Forse parrà esagerato correlare questi piccoli gesti quotidiani a una così grande domanda intorno al nostro futuro, ma siamo creature liturgiche e questo significa che le azioni che compiamo diventano parte della nostra identità: noi diventiamo quello che facciamo più spesso, finiamo con l’assomigliare anche interiormente alle forme che assumiamo esteriormente.

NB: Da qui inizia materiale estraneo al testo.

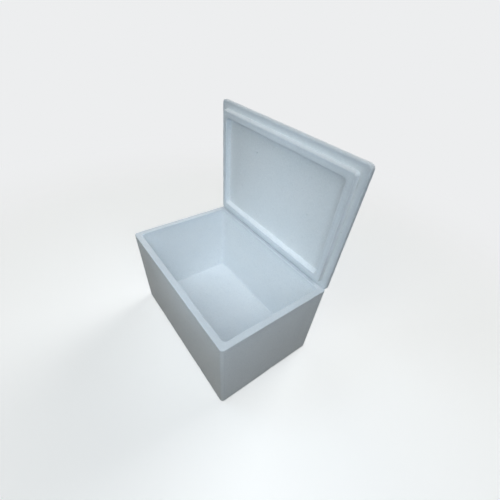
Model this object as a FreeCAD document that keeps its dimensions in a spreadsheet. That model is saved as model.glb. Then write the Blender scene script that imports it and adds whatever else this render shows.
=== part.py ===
"""Moulded foam box with a loose lid that stands open on the rear rim.

Frame: X along the length, Y from front to rear, Z up. The origin is the centre of the box's base,
on the surface that it stands on. Sizes are in millimetres and angles in degrees.
"""
import FreeCAD, Part
import math
import os

import Sketcher

DRIVING_SIZES = [
    ("box_length", 450.0, "outside length of the box and its lid"),
    ("box_width", 300.0, "outside width of the box and its lid"),
    ("box_height", 250.0, "height of the box from its base to its rim"),
    ("wall", 16.0, "thickness of the walls at the rim"),
    ("base_thickness", 20.0, "thickness of the base"),
    ("corner_radius", 9.0, "outside radius of the upright corners"),
    ("inside_radius", 9.0, "inside radius of the upright corners at the rim"),
    ("wall_draft", 0.5, "slope of the inside of the walls, which lets the box leave its mould"),
    ("foot_radius", 4.0, "rounding round the underside of the box"),
    ("floor_radius", 4.0, "rounding between the walls and the floor inside"),
    ("rim_radius", 1.8, "rounding of both edges of the rim"),
    ("lid_thickness", 12.0, "thickness of the lid's flat margin"),
    ("lid_edge_radius", 3.5, "rounding all round the lid's outer edges"),
    ("ring_clearance", 0.8, "play between the lid's ring and the walls"),
    ("ring_height", 11.0, "how far the ring stands proud of the lid's flat margin"),
    ("ring_face", 14.6, "width of the ring's flat face"),
    ("ring_outer_draft", 9.5, "slope of the ring's outer side, which leads the lid in"),
    ("ring_inner_draft", 15.0, "slope of the ring's inner side"),
    ("recess_radius", 8.0, "corner radius of the recess at the ring's face"),
    ("recess_depth", 13.5, "depth of the recess from the ring's face to the middle panel"),
    ("ring_edge_radius", 2.0, "rounding of both edges of the ring's face"),
    ("panel_radius", 2.5, "rounding between the ring's inner side and the middle panel"),
    ("seat_gap", 0.3, "gap between the lid and the rim that it rests on"),
]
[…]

Cosa intendo? Che se decine di app mi nutrono per farmi sentire sempre al sicuro con risposte per qualsiasi domanda (materiale e immateriale), è naturale che poi io non concepisca una vita, e dunque un lavoro, in cui manchino risposte immediate.

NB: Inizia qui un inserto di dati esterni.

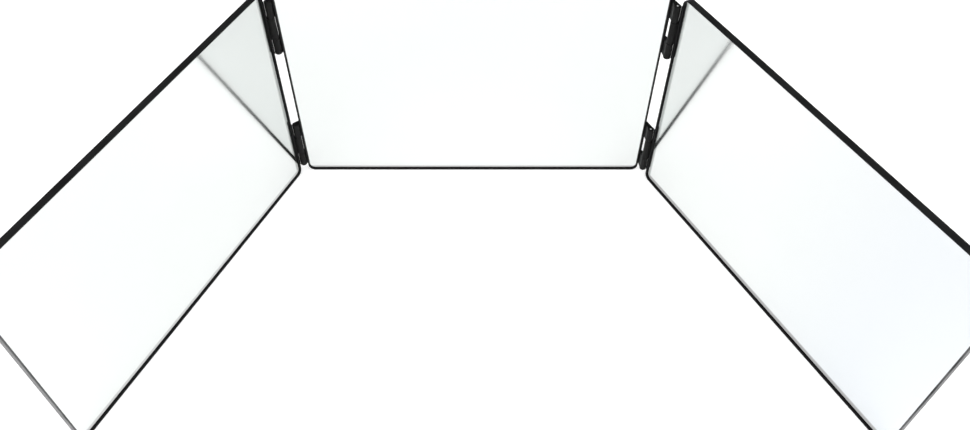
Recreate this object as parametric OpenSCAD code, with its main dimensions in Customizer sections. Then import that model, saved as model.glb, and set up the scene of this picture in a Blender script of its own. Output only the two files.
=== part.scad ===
// Three-way folding table mirror. Three framed mirrors stand on their lower edges and are
// joined by four pinned hinges. Each side mirror swings about a vertical axis. It folds flat
// onto the centre mirror, the left one first and the right one on top of it.
//
// The origin is the middle of the centre frame's lower face. +Z is up, the mirrors face -Y,
// and +X is the viewer's right.

/* [Panels] */
// Width of the centre panel
panel_w = 300; // [240:5:340]
// Width of the left panel, which folds in first
left_panel_w = 291; // [231:4:291]
// Width of the right panel
right_panel_w = 298.5; // [238.5:5:298.5]
// Height of every panel
panel_h = 197.5; // [177.5:2:300.5]
// Thickness of every panel, front of the frame to its back
panel_t = 5.1; // [4.8:0.1:6]
// Outer corner radius of a frame
corner_r = 6; // [5:0.5:10]
// Width of the frame's rim, round the glass
rim_w = 1.3; // [1.1:0.1:1.6]
// Height by which the rim stands proud of the glass
rim_t = 1.3; // [1:0.1:1.3]

/* [Mirror and backing] */
// Thickness of the mirror glass
glass_t = 1.8; // [1.5:0.1:1.8]
// Thickness of the foam pad behind the glass
pad_t = 0.5; // [0.5:0.1:0.6]
// Distance from the frame's outside to the inner edge of the rib that the glass rests on
rib_w = 3.2; // [2.6:0.1:3.6]
// Distance from the frame's outside to the edge of the foam pad
pad_margin = 5; // [4:0.5:6]

/* [Hinges] */
// Length of a hinge
hinge_len = 50; // [42:1:60]
// Distance from a hinge to the nearer end of the panel
hinge_inset = 9; // [8:1:16]
// Length of the middle knuckle, which belongs to the side panel
middle_len = 20; // [14:1:24]
// Diameter of a knuckle
barrel_d = 5.7; // [5:0.1:5.7]
// Diameter of a hinge pin
pin_d = 1.6; // [1.4:0.1:2]
// Distance from a hinge axis to the side of the centre panel
centre_gap = 3.4; // [3.3:0.1:3.8]
// Distance from a hinge axis to the side of its side panel
side_gap = 3.3; // [3.3:0.1:3.8]
// Distance from a hinge axis back to the front plane of its side panel
side_offset = 1.3; // [1.1:0.1:1.4]
// Gap between the centre and left frames when the left panel is folded
face_gap = 1.7; // [1.7:0.1:2.4]
// Gap between the left and right panels when both are folded
stack_gap = 0.5; // [0.5:0.1:1.5]
// Width of a hinge leaf's plate across the back of a panel
plate_w = 14; // [12:1:20]
// Thickness of a hinge leaf's plate
plate_t = 0.8; // [0.6:0.1:0.8]
// Diameter of a rivet's shank
rivet_d = 2; // [1.8:0.1:2.2]

/* [Pose] */
// Angle by which the left panel is folded forward from flat
left_fold = 64.7; // [0:0.1:180]
// Angle by which the right panel is folded forward from flat
right_fold = 61.7; // [0:0.1:180]

/* [Hidden] */

$fn = 64;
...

È una mutazione antropologica quella che ci sta riguardando: il paradosso per cui, proprio nel tempo della più raffinata evoluzione in forma tecnologica, sperimentiamo un’involuzione tale da aver condotto Pier Aldo Rovatti a coniare l’espressione “Egosauri” per descriverla.

Una involuzione individualistica, che riconosciamo anche perché è involuzione del linguaggio – parliamo col tempo sempre al presente, riduciamo alle forme stringate di una chat anche le conversazioni ormai in presenza – e del pensiero: e non è più una fantasia, il gioco di un film o di un romanzo di fantascienza, che l’Intelligenza Artificiale componga attualmente testi più capaci di quelli di taluni umani.

 

L’amore come iniziazione

Occorre allora vegliare perché l’annuncio della salvezza, della bellezza già qui e adesso, non corrisponda alla promessa che il tempo volgerà al meglio: perché non lo sappiamo.

La vita ha un’altra partitura. Noi non sappiamo quel che verrà. Questo è il mistero. Così, quello che ora, vivendo, possiamo pensare e fare è: attraversare. Attraversare il deserto, la discesa agli inferi, la caduta, l’errore. E fare che di questo si tratti: di passaggio, passaggio pasquale.

Come il popolo di Dio nel deserto, sapendo che il buio non è punizione né messa alla prova: fallire, perdere, morire in tutte le mille forme che esperiamo mentre siamo ancora in vita, è Via, Verità, e incredibilmente Vita.

Come? Nella contemplazione: proprio nella notte guardare, ascoltare, benedire, persino ringraziare. E cercare di vegliare sulla nostra tentazione a scambiare Dio per un venditore di polizze. Vegliare sulla nostra speranza e sulla nostra disperazione: perché non siano l’esito di un registro di entrate e uscite.

Forse proprio il tempo del cimento – cioè del mistero che attraversiamo – è sacra possibilità di diventare pienamente adulti: diventa adulto chi ha conosciuto e conosce in vita la “morte”, e da questa non si è fatto fissare.

Adulto e generativo è chi può dirsi nato almeno due volte, chi ha conosciuto e conosce l’abisso, ma da quello non è trattenuto o posseduto: incontrando Gesù, qui, adesso, è testimone di un abisso che è diventato intercapedine.

Così, proviamo a chiederci: quand’è che lo si diventa adulti? Chi è adulta, adulto? Chi sa morire. Potremmo anche dire: chi sa travagliare.

E benché sia una chiamata assolutamente intima, la vocazione all’adultità, cioè al travaglio  – ovvero all’andare, come Gesù, verso la morte – è possibile soltanto in comunione: perché non lo si apprende né da soli né  una volta per tutte, e nell’ora in cui non riusciamo a compiere la trasfigurazione del lutto in creatività/creazione, abbiamo necessità del fratello e della sorella che ci ricordino che Dio non ci scansa dall’abisso ma nell’abisso salta con noi, proprio lì ad-viene e proprio lì l’anima sperimenta fecondità che senza quel salto-fuori-da-Sé sarebbe impossibile.

E se proprio la trasfigurazione della fatica in grazia fosse la nostra chiamata vocazionale, e se proprio il saper morire (in tutte le forme che esperiamo già in vita) fosse primanon ultima – nostra con-vocazione?